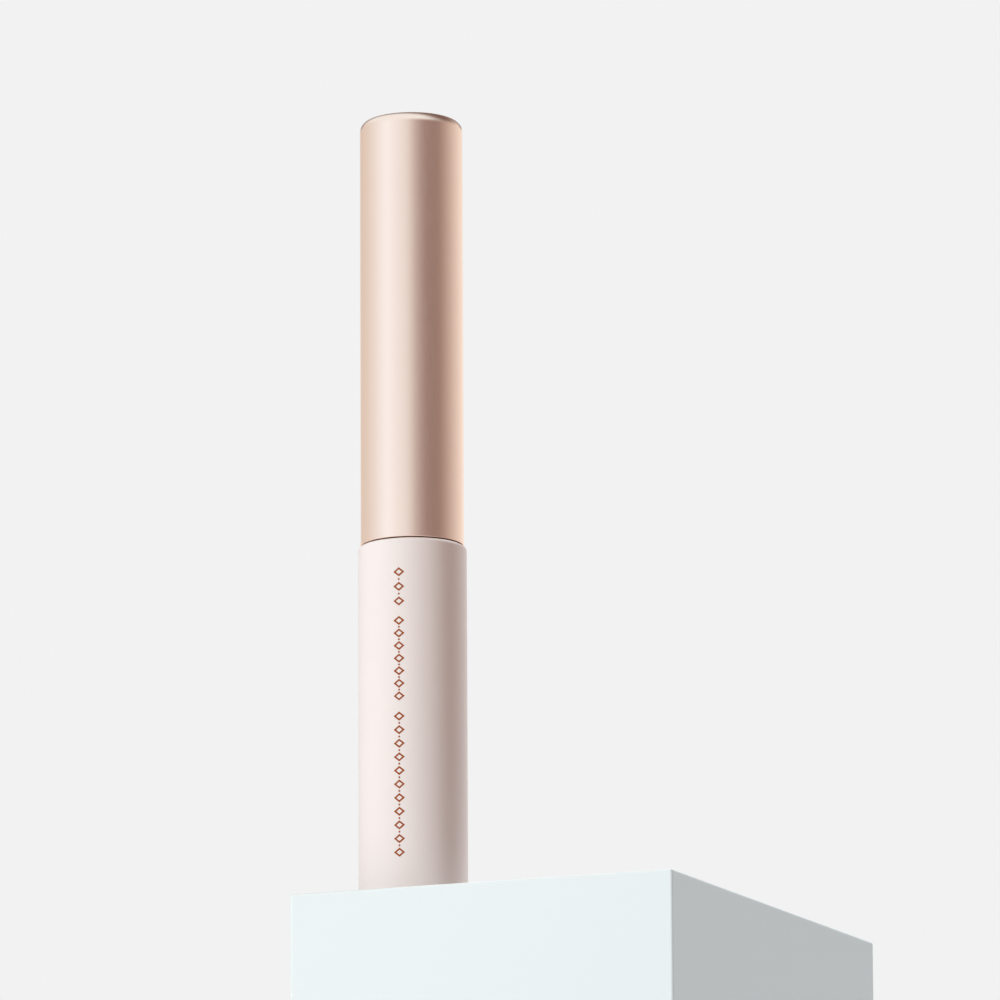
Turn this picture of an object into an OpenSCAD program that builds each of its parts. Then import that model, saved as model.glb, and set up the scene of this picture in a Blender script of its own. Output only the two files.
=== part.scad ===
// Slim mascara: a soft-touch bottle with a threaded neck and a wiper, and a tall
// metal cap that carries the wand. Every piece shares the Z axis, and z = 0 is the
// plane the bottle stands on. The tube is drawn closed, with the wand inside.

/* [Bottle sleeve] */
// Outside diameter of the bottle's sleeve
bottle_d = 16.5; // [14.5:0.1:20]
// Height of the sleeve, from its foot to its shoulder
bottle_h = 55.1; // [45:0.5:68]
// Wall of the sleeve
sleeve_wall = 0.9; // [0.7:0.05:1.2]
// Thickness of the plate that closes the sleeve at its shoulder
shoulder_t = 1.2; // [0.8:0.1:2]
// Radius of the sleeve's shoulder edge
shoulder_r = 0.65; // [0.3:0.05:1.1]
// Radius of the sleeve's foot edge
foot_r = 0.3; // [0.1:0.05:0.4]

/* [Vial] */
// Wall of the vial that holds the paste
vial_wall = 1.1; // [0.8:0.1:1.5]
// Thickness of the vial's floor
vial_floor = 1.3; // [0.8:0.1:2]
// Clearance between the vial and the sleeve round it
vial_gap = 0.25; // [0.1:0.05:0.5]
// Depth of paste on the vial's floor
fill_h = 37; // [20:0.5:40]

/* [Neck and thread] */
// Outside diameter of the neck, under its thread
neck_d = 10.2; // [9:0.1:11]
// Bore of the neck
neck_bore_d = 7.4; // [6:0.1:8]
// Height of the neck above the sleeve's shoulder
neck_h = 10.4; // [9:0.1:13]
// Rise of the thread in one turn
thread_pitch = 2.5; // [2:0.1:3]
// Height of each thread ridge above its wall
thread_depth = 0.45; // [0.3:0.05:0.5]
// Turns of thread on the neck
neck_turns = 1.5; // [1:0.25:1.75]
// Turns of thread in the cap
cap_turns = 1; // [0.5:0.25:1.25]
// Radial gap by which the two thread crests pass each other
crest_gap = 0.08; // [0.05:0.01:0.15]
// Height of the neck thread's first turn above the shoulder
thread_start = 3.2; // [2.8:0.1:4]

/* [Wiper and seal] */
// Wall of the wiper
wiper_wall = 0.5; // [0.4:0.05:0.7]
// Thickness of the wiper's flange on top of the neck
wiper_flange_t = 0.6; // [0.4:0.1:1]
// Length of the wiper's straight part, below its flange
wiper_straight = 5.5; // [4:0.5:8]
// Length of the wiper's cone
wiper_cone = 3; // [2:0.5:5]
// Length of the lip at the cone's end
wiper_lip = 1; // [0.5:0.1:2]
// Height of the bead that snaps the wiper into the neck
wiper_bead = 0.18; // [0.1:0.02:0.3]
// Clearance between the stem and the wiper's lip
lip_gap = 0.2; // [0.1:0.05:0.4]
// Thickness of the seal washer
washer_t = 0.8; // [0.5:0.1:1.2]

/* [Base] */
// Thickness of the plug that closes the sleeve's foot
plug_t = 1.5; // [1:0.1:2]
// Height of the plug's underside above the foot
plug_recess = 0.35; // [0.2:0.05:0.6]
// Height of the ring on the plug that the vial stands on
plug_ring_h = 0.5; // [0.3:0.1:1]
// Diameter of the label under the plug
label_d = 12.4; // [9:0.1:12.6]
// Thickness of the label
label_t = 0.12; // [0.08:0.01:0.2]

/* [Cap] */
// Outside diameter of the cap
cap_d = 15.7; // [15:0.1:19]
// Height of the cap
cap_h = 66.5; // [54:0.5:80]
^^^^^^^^
### Description of the task
Extract the first line above and each line after it up to and including the one with "fill_h = 37; // [20:0.5:40]", please, exactly and with nothing else.

### Result of the exercise
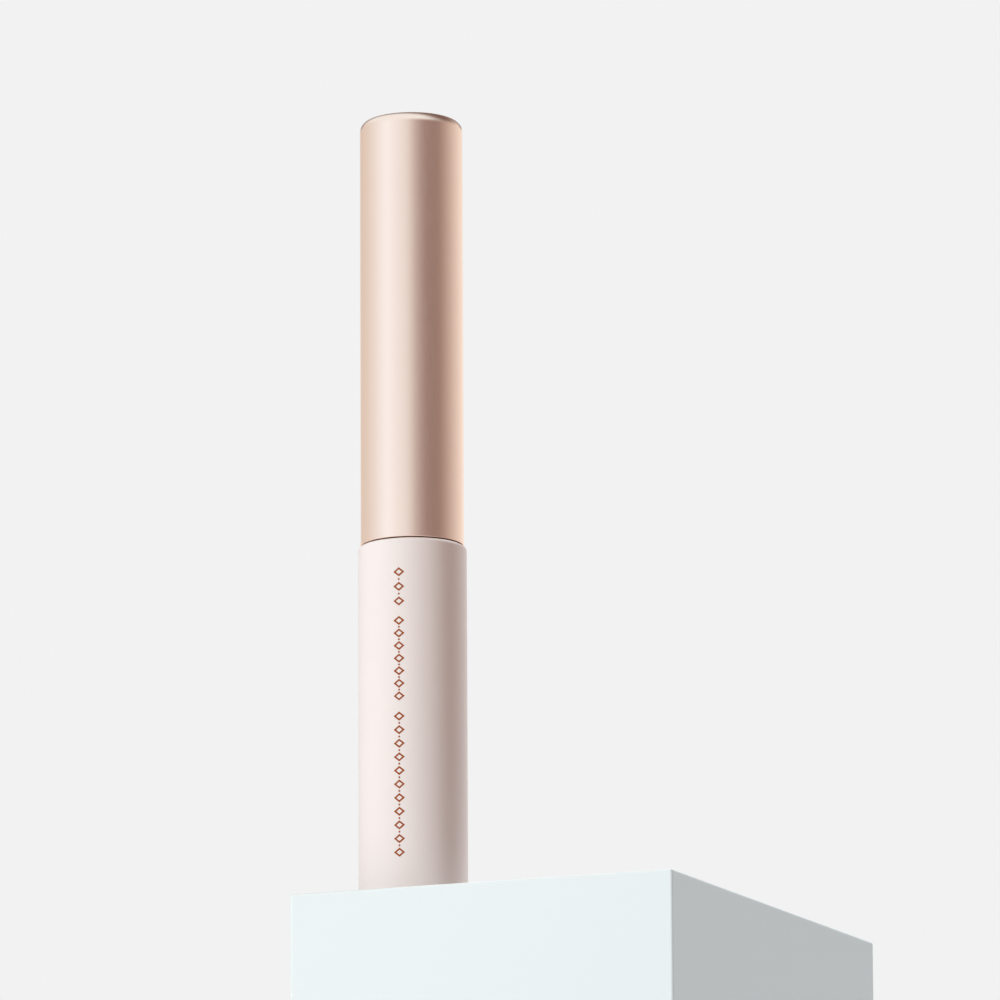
Turn this picture of an object into an OpenSCAD program that builds each of its parts. Then import that model, saved as model.glb, and set up the scene of this picture in a Blender script of its own. Output only the two files.
=== part.scad ===
// Slim mascara: a soft-touch bottle with a threaded neck and a wiper, and a tall
// metal cap that carries the wand. Every piece shares the Z axis, and z = 0 is the
// plane the bottle stands on. The tube is drawn closed, with the wand inside.

/* [Bottle sleeve] */
// Outside diameter of the bottle's sleeve
bottle_d = 16.5; // [14.5:0.1:20]
// Height of the sleeve, from its foot to its shoulder
bottle_h = 55.1; // [45:0.5:68]
// Wall of the sleeve
sleeve_wall = 0.9; // [0.7:0.05:1.2]
// Thickness of the plate that closes the sleeve at its shoulder
shoulder_t = 1.2; // [0.8:0.1:2]
// Radius of the sleeve's shoulder edge
shoulder_r = 0.65; // [0.3:0.05:1.1]
// Radius of the sleeve's foot edge
foot_r = 0.3; // [0.1:0.05:0.4]

/* [Vial] */
// Wall of the vial that holds the paste
vial_wall = 1.1; // [0.8:0.1:1.5]
// Thickness of the vial's floor
vial_floor = 1.3; // [0.8:0.1:2]
// Clearance between the vial and the sleeve round it
vial_gap = 0.25; // [0.1:0.05:0.5]
// Depth of paste on the vial's floor
fill_h = 37; // [20:0.5:40]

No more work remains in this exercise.